The holi he was showing now had no words, no story, unlike the one he’d done with Bolivar. It was all images having something to do with the ocean and with sex and with power—not power over people, but natural power, energy. Boundaries dissolving. The sea rising, smashing into the land. Under a clear cold blue sky a sea lashed itself into foam and sprang at the shore. Waves with teeth that glinted and hair that tangled and tossed roiled over itself. Wave breaking over wave showed dark bellies arching before they crashed down in froth and slid on the sand spent and hissed dribbling back.

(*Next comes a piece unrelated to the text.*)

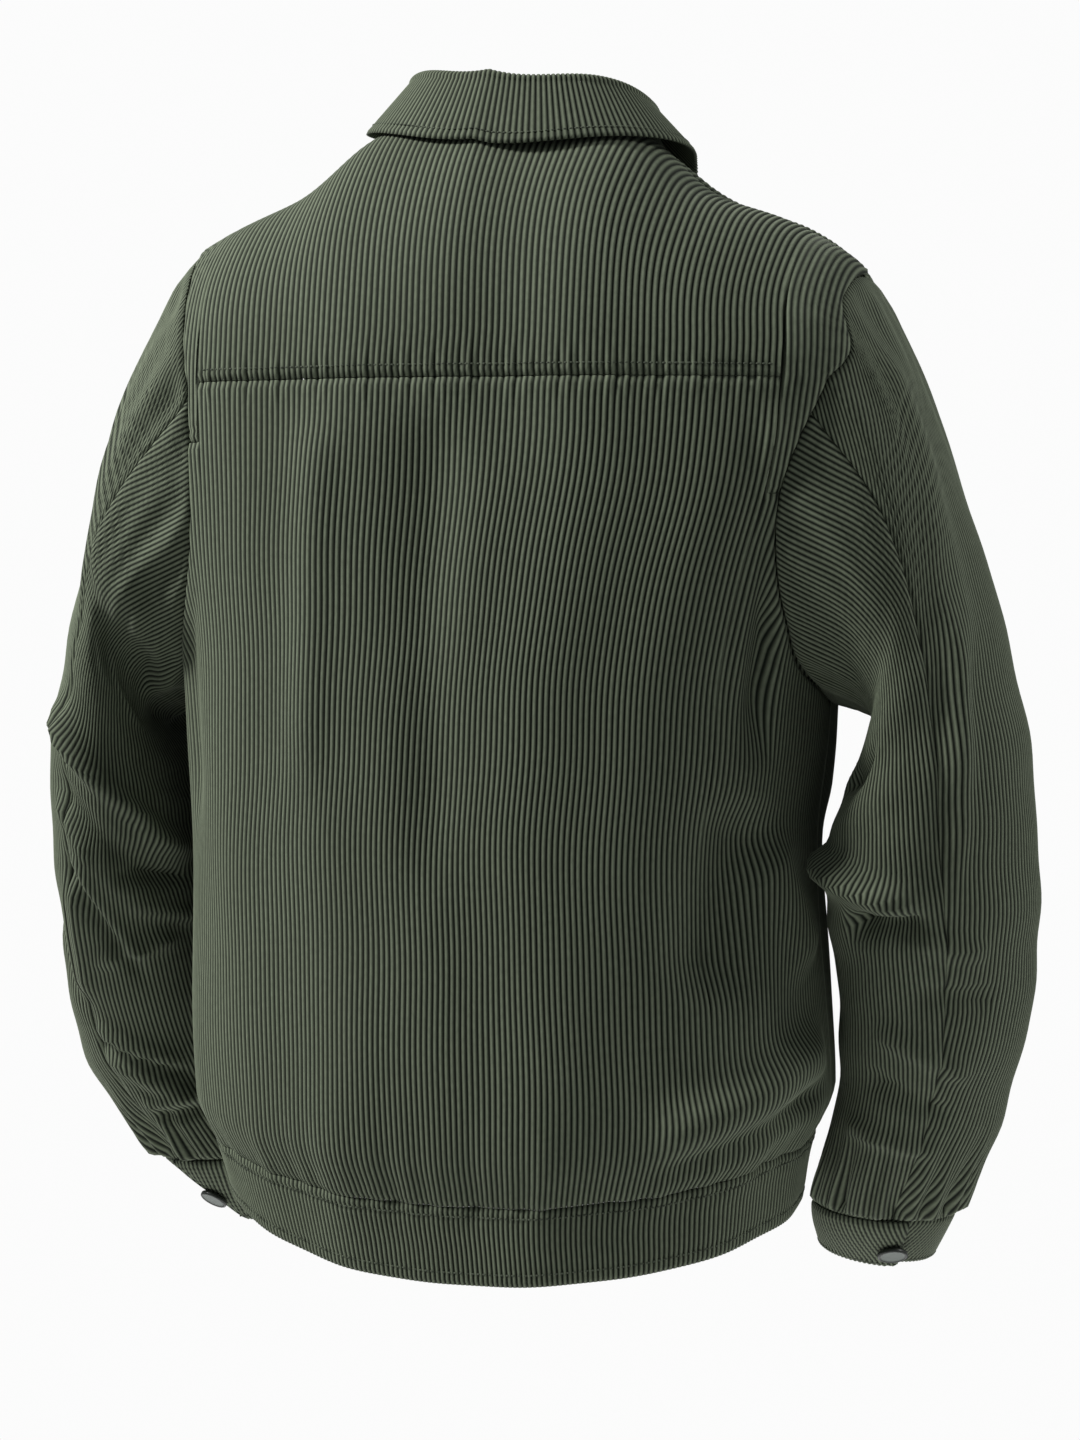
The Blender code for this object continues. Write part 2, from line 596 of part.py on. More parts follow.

Jackrabbit’s workshop stood near the mill, near enough to hear the wheel turning. There the river ground grains and corn and operated a series of pumps. Four times a day a tidal clock swung the wheel mechanism about so that it was always fixed correctly in the flow of waters. When Jackrabbit did not opaque the window and use only the sliding skylight, ripples danced on his high ceiling. Always, he told her, he could hear the mill wheel, the waves slapping the shore just underneath. The workshop was built out some feet over the river, and the side facing the water had a narrow porch.